The CPP’s near-total dominance was assured in May, when the Candlelight Party, the latest avatar of the opposition party formed by Rainsy in 1998, was barred from participating over “irregularities” with its application.

“Cambodians, no matter which party they support, are being cheated of their right to cast their vote in a free and fair contest,” Rainsy told CNN prior to the election. “Spoiled ballots will underline the aspiration of ordinary Cambodians to take part in real elections.”

As polling stations opened on Sunday, Rainsy posted dozens of photos, allegedly taken by voters, of ballots with a large X drawn across them, on his Facebook page. Some have other messages written on them, including “write-in” votes for Rainsy and Kem Sokha, his former colleague in the banned Cambodia National Rescue Party.

Among those arrested in recent days were three officials from the Candlelight Party, including Chao Veasna, the party’s vice president in Banteay Meanchey province in the country’s west. Veasna was detained yesterday after he posted a photo of his spoiled ballot on social media. The 44 officials have been identified by name and image in government-aligned media.
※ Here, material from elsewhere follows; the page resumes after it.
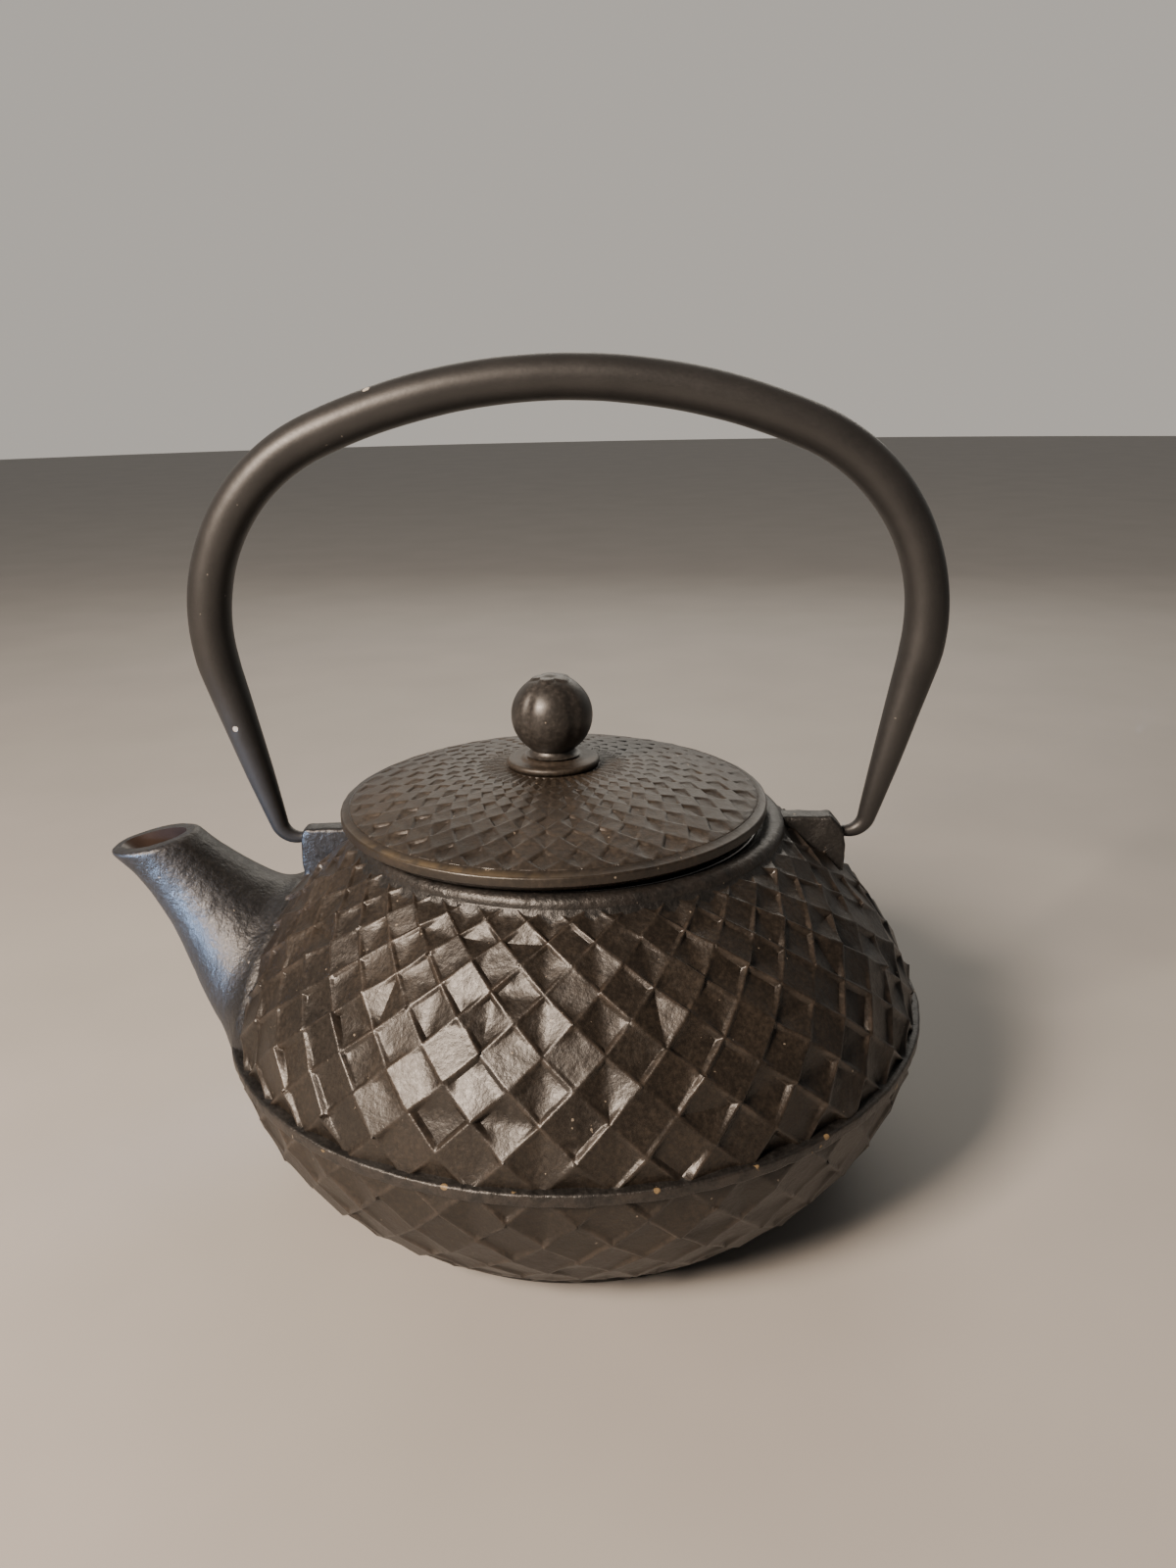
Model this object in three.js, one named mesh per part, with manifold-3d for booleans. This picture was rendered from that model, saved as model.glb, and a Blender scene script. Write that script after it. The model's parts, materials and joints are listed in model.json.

The National Election Committee (NEC) reported yesterday that spoiled ballots comprised 5.37 percent of the total votes cast on Sunday. NEC spokesperson Hang Puthea said that the spoiled ballots were the responsibility of “extremist groups abroad” who wanted to “destroy the election process.” Hun Sen has used the same phrase to refer to exiled opposition figures.

According to the public database Kamnotra, one of several websites that the Cambodian government ordered blocked prior to the July 23 election, the capital Phnom Penh had the highest rate of spoiled ballots, with 7.5 percent, followed by the surrounding province of Kandal (6.9 percent). Both provinces have historically seen stronger support for opposition parties.

Assuming that the NEC’s figures can be trusted, the rate of spoiled ballots was significantly lower than in 2018, when the NEC reported that a remarkable 8.55 percent of votes were invalid or blank. Rainsy and his allies also called for a boycott of that election. The rate at the two elections prior to that, in 2013 and 2008, did not exceed 1.6 percent.

These investigations reflect the government’s harsh and paranoid reaction to the opposition’s call on voters to spoil ballots. This response partly stems from a generalized dissent of any kind, however mute and innocuous, and fears that a high rate of protest votes could burnish the CPP’s “victory,” which will act as a prelude to the long-planned handover of power from Hun Sen to his eldest son Hun Manet.

The passing of the baton from father to son will also be accompanied by a generational transition within the CPP, which will reportedly see most of the party’s cabinet ministers, some of whom have served in their positions for more than two decades, step aside in favor of officials in their 40s and 50s. (In some posts, including the ministers of defense and interior, the current occupants will be succeeded directly by their sons.)

In a voice message released on Telegram on Sunday, Hun Sen demanded that opposition activists who posted photos of spoiled ballots publicly apologize, Camboja reported. “You can come out and confess with the authorities, with the NEC, especially with the authorities, because the movement to spoil the ballot is a crime that must be punished,” he said via Telegram voice message. “Please turn yourself in and confess to the authorities at the nearest place, otherwise legal action will be taken.